Instructions for the task: What is needed is an exact copy of the lines from the one containing "const funnel = new THREE.Group();" to the one containing "before = set(bpy.data.objects)", both lines included, and no other lines.

## Start

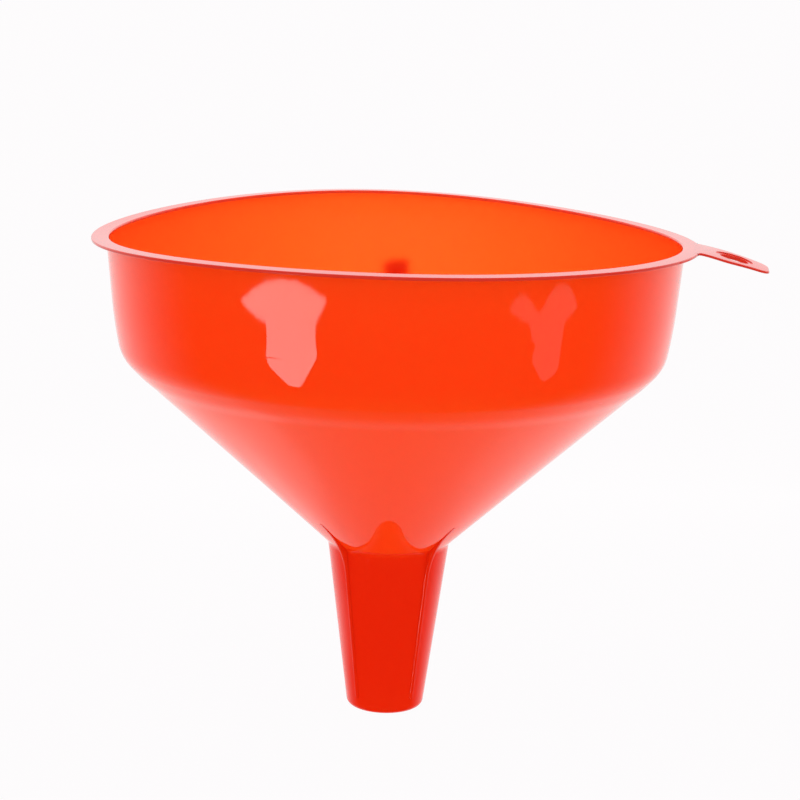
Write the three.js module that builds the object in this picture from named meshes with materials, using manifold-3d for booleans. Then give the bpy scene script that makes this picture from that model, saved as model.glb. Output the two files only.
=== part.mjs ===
// A moulded plastic funnel: deep collar, steep cone, tapered spout with vent ribs, and a hang tab.
// Millimetres, +Z up. The axis is Z, and z = 0 is where the cone meets the spout, which is the
// height at which a container's neck carries the funnel. The hang tab points along +X.
import * as THREE from 'three';
import { mergeVertices } from 'three/addons/utils/BufferGeometryUtils.js';
import Module from 'manifold-3d';

// Driving dimensions
const RIM_R = 100;                  // outside of the rim flange: the funnel is 200 across
const FLANGE_T = 1.0;               // thickness of the flange
const WALL = 1.0;                   // wall of the collar and the cone
const COLLAR_TOP_R = 95.1;          // outside of the collar under the flange
const COLLAR_DEPTH = 38;            // from the rim's top face to where the shoulder starts
const COLLAR_DRAFT = 0.091;         // inward slope of the collar's straight upper part
const BELLY_START = 21;             // depth at which the collar starts to curve in
const BELLY_R = 162;                // radius of that slow curve
const SHOULDER_END_DEPTH = 47.4;    // depth of the faint ring below the shoulder
const CONE_DEPTH = 105;             // depth at which the cone meets the spout
const CONE_SLOPE = 1.076;           // radius lost for each millimetre of depth: 47 degrees
const SPOUT_TOP_R = 20.6;           // outside of the spout where it leaves the cone
const SPOUT_END_R = 12.9;           // outside of its tip
const SPOUT_LENGTH = 58.2;          // from the cone to the tip
const SPOUT_TOP_WALL = 1.47;        // wall of the spout at the cone, measured level
const SPOUT_END_WALL = 1.2;         // and at the tip
const EDGE_ROUND = 0.35;            // rounding of the rim's and the tip's edges

const RIB_T = 1.5;                  // thickness of a vent rib
const RIB_H = 0.8;                  // how far it stands out of the spout
const RIB_START_R = 33.6;           // radius on the cone where it runs out
const RIB_START_H = 0.25;           // how far it stands out there
const RIB_CONE_RUN = 3;             // height over which it comes up to its height on the cone
const RIB_CONE_H = 0.56;            // that height
const RIB_WEB = 1.6;                // how far it stands out in the corner under the cone
const RIB_WEB_TOP = 0.5;            // the web in that corner starts this far above the junction
const RIB_WEB_FULL = 2;             // is at its deepest this far below it
const RIB_WEB_DEPTH = 6;            // and is back to the rib's own height this far below it
const RIB_END_RUN = 1;              // height of the slope at its lower end
const RIB_END_GAP = 6;              // from its lower end to the spout's tip
const RIB_ANGLES = [42.3, 127.3, -127.3, -42.3];  // from the hang tab, in degrees

const TAB_DROOP = 14.5;             // angle by which the hang tab hangs below level, in degrees
const TAB_FOLD = 1;                  // the fold that it droops from lies this far inside the edge
const TAB_INSET = 5;                // how far the plate runs in under the edge before it is cut
const TAB_LENGTH = 23.2;            // along its slope, from the flange's edge
const TAB_ROOT_HALF = 11.4;         // half its width where it leaves the flange
const TAB_END_HALF = 7.2;           // half its width where its round end starts
const TAB_END_ROUND = 4.5;          // handle length of the curve that rounds its end
const TAB_END_BULGE = 1;            // how far those handles lean in to the tab's middle
const TAB_END_REACH = 0.75;         // share of the handles' length that the curve reaches
const TAB_FILLET = 3;               // size of the fillets at its root
const TAB_FILLET_START = 1;         // they start this far inside the fold
const TAB_FILLET_CORNER = 0.5;      // turn at a corner this far outside it
const TAB_FILLET_END = 4;           // and end this far outside it
const TAB_FILLET_LEAN = 0.6;        // how much narrower than at its root the tab is there
const TAB_T = 1.2;                  // its thickness
const HOLE_CENTRE = 11.4;           // hang hole's centre, from the flange's edge
const HOLE_R = 4.6;

const GAP = 0.3;                    // clearance between the tab and the flange
const RIB_GAP = 0.1;                // clearance between a rib and the wall it stands on
const SEGMENTS = 72;                // facets round the axis
const TAB_SEGMENTS = 10;            // facets in each curve of the tab's outline
const SAME_POINT = 1e-4;            // corners closer than this are one corner
const TRIM_HEIGHT = 40;             // height of the cylinder that trims the tab's root
const RIM_Z = CONE_DEPTH;           // height of the rim's top face above the origin
const TIP_Z = -SPOUT_LENGTH;
const RAD = Math.PI / 180;

// Roughness of the surface finish
const GLOSS = 0.22;
const SATIN = 0.25;
const DULL = 0.3;

const wasm = await Module();
wasm.setup();

// Materials: one moulding, so one colour, with the finish that each zone shows
const plastic = (roughness) => new THREE.MeshStandardMaterial({
  color: new THREE.Color(0.93, 0.16, 0.04),
  roughness,
  metalness: 0,
});

// Outside radius of the collar at a depth below the rim's top face
function collarRadius(depth) {
  const curved = Math.max(0, depth - BELLY_START);
  return COLLAR_TOP_R - COLLAR_DRAFT * (depth - FLANGE_T) - curved * curved / (2 * BELLY_R);
}

const coneRadius = (depth) => SPOUT_TOP_R + CONE_SLOPE * (CONE_DEPTH - depth);

// A shell zone is turned from its outside line, given downwards, and its inside line
function ringGeometry(outside, inside) {
  const outline = [...inside, ...[...outside].reverse()];
  outline.push(outline[0].clone());
  const geometry = new THREE.LatheGeometry(outline, SEGMENTS);
  geometry.rotateX(Math.PI / 2);
  return geometry;
}

const at = (radius, depth) => new THREE.Vector2(radius, RIM_Z - depth);

function steps(from, to, count) {
  return Array.from({ length: count + 1 }, (_, i) => from + (to - from) * i / count);
}

function rimFlange() {
  const e = EDGE_ROUND;
  const bore = collarRadius(0) - WALL;
  const outside = [
    at(bore + 2 * e, 0),
    at(RIM_R - e, 0),
    at(RIM_R, e),
    at(RIM_R, FLANGE_T - e),
    at(RIM_R - e, FLANGE_T),
  ];
  const inside = [
    at(bore + 2 * e, 0),
    at(bore + 0.5 * e, 0.5 * e),
    at(collarRadius(2 * e) - WALL, 2 * e),
    at(collarRadius(FLANGE_T) - WALL, FLANGE_T),
  ];
  return ringGeometry(outside, inside.slice(1));
}

function collarWall() {
  const depths = [FLANGE_T, ...steps(BELLY_START, COLLAR_DEPTH, 4)];
  return ringGeometry(
    depths.map((d) => at(collarRadius(d), d)),
    depths.map((d) => at(collarRadius(d) - WALL, d)),
  );
}

// The shoulder is an arc that is tangent to the collar's lower end and to the cone
function shoulderArc(offset) {
  const start = Math.atan(COLLAR_DRAFT + (COLLAR_DEPTH - BELLY_START) / BELLY_R);
  const end = Math.atan(CONE_SLOPE);
  const cornerDepth = COLLAR_DEPTH + (coneRadius(COLLAR_DEPTH) - collarRadius(COLLAR_DEPTH))
    / (CONE_SLOPE - Math.tan(start));
  const tangent = (cornerDepth - COLLAR_DEPTH) / Math.cos(start);
  const radius = tangent / Math.tan((end - start) / 2);
  const centre = [
    collarRadius(COLLAR_DEPTH) - radius * Math.cos(start),
    COLLAR_DEPTH - radius * Math.sin(start),
  ];
  return steps(start, end, 6).map((angle) => at(
    centre[0] + (radius - offset) * Math.cos(angle),
    centre[1] + (radius - offset) * Math.sin(angle),
  ));
}

function shoulderBand() {
  const levelWall = WALL * Math.hypot(1, CONE_SLOPE);
  const outside = shoulderArc(0);
  const inside = shoulderArc(WALL).slice(1);
  outside.push(at(coneRadius(SHOULDER_END_DEPTH), SHOULDER_END_DEPTH));
  inside.unshift(at(collarRadius(COLLAR_DEPTH) - WALL, COLLAR_DEPTH));
  inside.push(at(coneRadius(SHOULDER_END_DEPTH) - levelWall, SHOULDER_END_DEPTH));
  return ringGeometry(outside, inside);
}

function coneWall() {
  const levelWall = WALL * Math.hypot(1, CONE_SLOPE);
  const depths = [SHOULDER_END_DEPTH, CONE_DEPTH];
  return ringGeometry(
    depths.map((d) => at(coneRadius(d), d)),
    depths.map((d) => at(coneRadius(d) - levelWall, d)),
  );
}

const spoutRadius = (z) => SPOUT_TOP_R + (SPOUT_TOP_R - SPOUT_END_R) * z / SPOUT_LENGTH;

function spoutTube() {
  const e = EDGE_ROUND;
  const p = (r, z) => new THREE.Vector2(r, z);
  const outside = [
    p(SPOUT_TOP_R, 0),
    p(SPOUT_END_R + 0.3 * e, TIP_Z + 1.7 * e),
    p(SPOUT_END_R - 0.3 * e, TIP_Z + 0.5 * e),
    p(SPOUT_END_R - e, TIP_Z),
  ];
  const inside = [
    p(SPOUT_TOP_R - SPOUT_TOP_WALL, 0),
    p(SPOUT_END_R - SPOUT_END_WALL, TIP_Z),
  ];
  return ringGeometry(outside, inside);
}

// A vent rib is a blade in an upright plane: it runs down the lower cone, webs the corner
// under it and goes on down the spout
function ventRib() {
  const lean = Math.atan(CONE_SLOPE);
  const startZ = (RIB_START_R - SPOUT_TOP_R) / CONE_SLOPE;
  const endZ = TIP_Z + RIB_END_GAP;
  const onCone = (z, out) => [SPOUT_TOP_R + CONE_SLOPE * z + out / Math.cos(lean), z];
  const onSpout = (z, out) => [spoutRadius(z) + out, z];
  const outline = [
    onCone(startZ, RIB_GAP),
    onCone(0, RIB_GAP),
    onSpout(endZ, RIB_GAP),
    onSpout(endZ + RIB_END_RUN, RIB_H),
    onSpout(-RIB_WEB_DEPTH, RIB_H),
    onSpout(-RIB_WEB_FULL, RIB_WEB),
    onCone(RIB_WEB_TOP, RIB_H),
    onCone(startZ - RIB_CONE_RUN, RIB_CONE_H),
    onCone(startZ, RIB_START_H),
  ];
  const shape = new THREE.Shape(outline.map(([r, z]) => new THREE.Vector2(r, z)));
  const geometry = new THREE.ExtrudeGeometry(shape, { depth: RIB_T, bevelEnabled: false });
  geometry.translate(0, 0, -RIB_T / 2);
  geometry.rotateX(Math.PI / 2);
  return geometry;
}

// The tab's outline is drawn flat, with x along its slope from the fold inside the flange's edge
function tabOutline() {
  const root = TAB_FOLD - TAB_INSET;
  const wide = TAB_ROOT_HALF + TAB_FILLET;
  const filletStart = TAB_FOLD - TAB_FILLET_START;
  const filletCorner = TAB_FOLD + TAB_FILLET_CORNER;
  const filletEnd = TAB_FOLD + TAB_FILLET_END;
  const narrow = TAB_ROOT_HALF - TAB_FILLET_LEAN;
  const tip = TAB_FOLD + TAB_LENGTH - TAB_END_REACH * TAB_END_ROUND;
  const handle = tip + TAB_END_ROUND;
  const handleHalf = TAB_END_HALF - TAB_END_BULGE;
  const shape = new THREE.Shape();
  shape.moveTo(root, -wide);
  shape.lineTo(filletStart, -wide);
  shape.quadraticCurveTo(filletCorner, -TAB_ROOT_HALF, filletEnd, -narrow);
  shape.lineTo(tip, -TAB_END_HALF);
  shape.bezierCurveTo(handle, -handleHalf, handle, handleHalf, tip, TAB_END_HALF);
  shape.lineTo(filletEnd, narrow);
  shape.quadraticCurveTo(filletCorner, TAB_ROOT_HALF, filletStart, wide);
  shape.lineTo(root, wide);
  const hole = new THREE.Path();
  hole.absarc(TAB_FOLD + HOLE_CENTRE, 0, HOLE_R, 0, 2 * Math.PI, true);
  shape.holes.push(hole);
  return shape;
}

function asManifold(geometry) {
  const bare = geometry.clone();
  bare.deleteAttribute('normal');
  bare.deleteAttribute('uv');
  const merged = mergeVertices(bare, SAME_POINT);
  return new wasm.Manifold(new wasm.Mesh({
    numProp: 3,
    vertProperties: new Float32Array(merged.attributes.position.array),
    triVerts: new Uint32Array(merged.index.array),
  }));
}

function asGeometry(solid) {
  const { vertProperties, triVerts } = solid.getMesh();
  const geometry = new THREE.BufferGeometry();
  geometry.setAttribute('position', new THREE.BufferAttribute(vertProperties, 3));
  geometry.setIndex(new THREE.BufferAttribute(triVerts, 1));
  geometry.computeVertexNormals();
  return geometry;
}

// The tab droops from a fold just inside the flange's edge, and is cut back to that edge
function hangTab() {
  const plate = new THREE.ExtrudeGeometry(tabOutline(), {
    depth: TAB_T,
    bevelEnabled: false,
    curveSegments: TAB_SEGMENTS,
  });
  plate.translate(0, 0, -TAB_T);
  plate.rotateY(TAB_DROOP * RAD);
  plate.translate(RIM_R - TAB_FOLD, 0, RIM_Z);
  const trimR = RIM_R + GAP;
  const flangeEdge = new THREE.CylinderGeometry(trimR, trimR, TRIM_HEIGHT, 2 * SEGMENTS);
  flangeEdge.rotateX(Math.PI / 2);
  flangeEdge.translate(0, 0, RIM_Z);
  return asGeometry(asManifold(plate).subtract(asManifold(flangeEdge)));
}

function node(name, geometry, roughness) {
  const mesh = new THREE.Mesh(geometry, plastic(roughness));
  mesh.name = name;
  return mesh;
}

const funnel = new THREE.Group();
funnel.add(node('rim_flange', rimFlange(), DULL));
funnel.add(node('collar_wall', collarWall(), GLOSS));
funnel.add(node('shoulder_band', shoulderBand(), GLOSS));
funnel.add(node('cone_wall', coneWall(), SATIN));
funnel.add(node('spout_tube', spoutTube(), SATIN));

RIB_ANGLES.forEach((angle, i) => {
  const rib = node(`vent_rib_${i + 1}`, ventRib(), DULL);
  rib.rotation.z = angle * RAD;
  funnel.add(rib);
});

funnel.add(node('hang_tab', hangTab(), DULL));

export default funnel;
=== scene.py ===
import math

import bpy
import numpy as np
from mathutils import Matrix, Vector
from mathutils.geometry import delaunay_2d_cdt


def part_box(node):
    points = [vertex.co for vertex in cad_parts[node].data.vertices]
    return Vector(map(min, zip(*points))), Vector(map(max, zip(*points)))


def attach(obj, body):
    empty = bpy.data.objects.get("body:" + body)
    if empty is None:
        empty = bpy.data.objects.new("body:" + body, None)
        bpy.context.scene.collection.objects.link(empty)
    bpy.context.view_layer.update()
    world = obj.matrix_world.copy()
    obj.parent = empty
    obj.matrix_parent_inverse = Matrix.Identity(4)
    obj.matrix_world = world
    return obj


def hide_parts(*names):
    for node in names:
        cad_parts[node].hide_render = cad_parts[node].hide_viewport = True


# A one-piece moulded plastic funnel, stood on its spout on a pale table. The funnel's lengths are in
# millimetres, those of the table, lights and camera in metres, all in the CAD's frame: the axis is Z, z = 0 is
# where the cone meets the spout, and the hang tab points along +X.

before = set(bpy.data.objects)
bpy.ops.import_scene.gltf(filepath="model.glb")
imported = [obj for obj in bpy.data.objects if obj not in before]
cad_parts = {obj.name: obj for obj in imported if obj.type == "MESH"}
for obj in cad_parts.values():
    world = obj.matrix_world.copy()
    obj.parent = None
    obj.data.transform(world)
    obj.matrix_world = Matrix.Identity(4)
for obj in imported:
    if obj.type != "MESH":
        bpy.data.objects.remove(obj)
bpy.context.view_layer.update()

MM = 0.001
SEGMENTS = 256                      # facets round the axis
ROUND_STEPS = 6                     # facets in the rounding of an edge
LONGEST = 3.0                       # longest facet along a wall
NO_LENGTH = 1e-6                    # a line shorter than this is left out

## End

Exercise output:
const funnel = new THREE.Group();
funnel.add(node('rim_flange', rimFlange(), DULL));
funnel.add(node('collar_wall', collarWall(), GLOSS));
funnel.add(node('shoulder_band', shoulderBand(), GLOSS));
funnel.add(node('cone_wall', coneWall(), SATIN));
funnel.add(node('spout_tube', spoutTube(), SATIN));

RIB_ANGLES.forEach((angle, i) => {
  const rib = node(`vent_rib_${i + 1}`, ventRib(), DULL);
  rib.rotation.z = angle * RAD;
  funnel.add(rib);
});

funnel.add(node('hang_tab', hangTab(), DULL));

export default funnel;
=== scene.py ===
import math

import bpy
import numpy as np
from mathutils import Matrix, Vector
from mathutils.geometry import delaunay_2d_cdt


def part_box(node):
    points = [vertex.co for vertex in cad_parts[node].data.vertices]
    return Vector(map(min, zip(*points))), Vector(map(max, zip(*points)))


def attach(obj, body):
    empty = bpy.data.objects.get("body:" + body)
    if empty is None:
        empty = bpy.data.objects.new("body:" + body, None)
        bpy.context.scene.collection.objects.link(empty)
    bpy.context.view_layer.update()
    world = obj.matrix_world.copy()
    obj.parent = empty
    obj.matrix_parent_inverse = Matrix.Identity(4)
    obj.matrix_world = world
    return obj


def hide_parts(*names):
    for node in names:
        cad_parts[node].hide_render = cad_parts[node].hide_viewport = True


# A one-piece moulded plastic funnel, stood on its spout on a pale table. The funnel's lengths are in
# millimetres, those of the table, lights and camera in metres, all in the CAD's frame: the axis is Z, z = 0 is
# where the cone meets the spout, and the hang tab points along +X.

before = set(bpy.data.objects)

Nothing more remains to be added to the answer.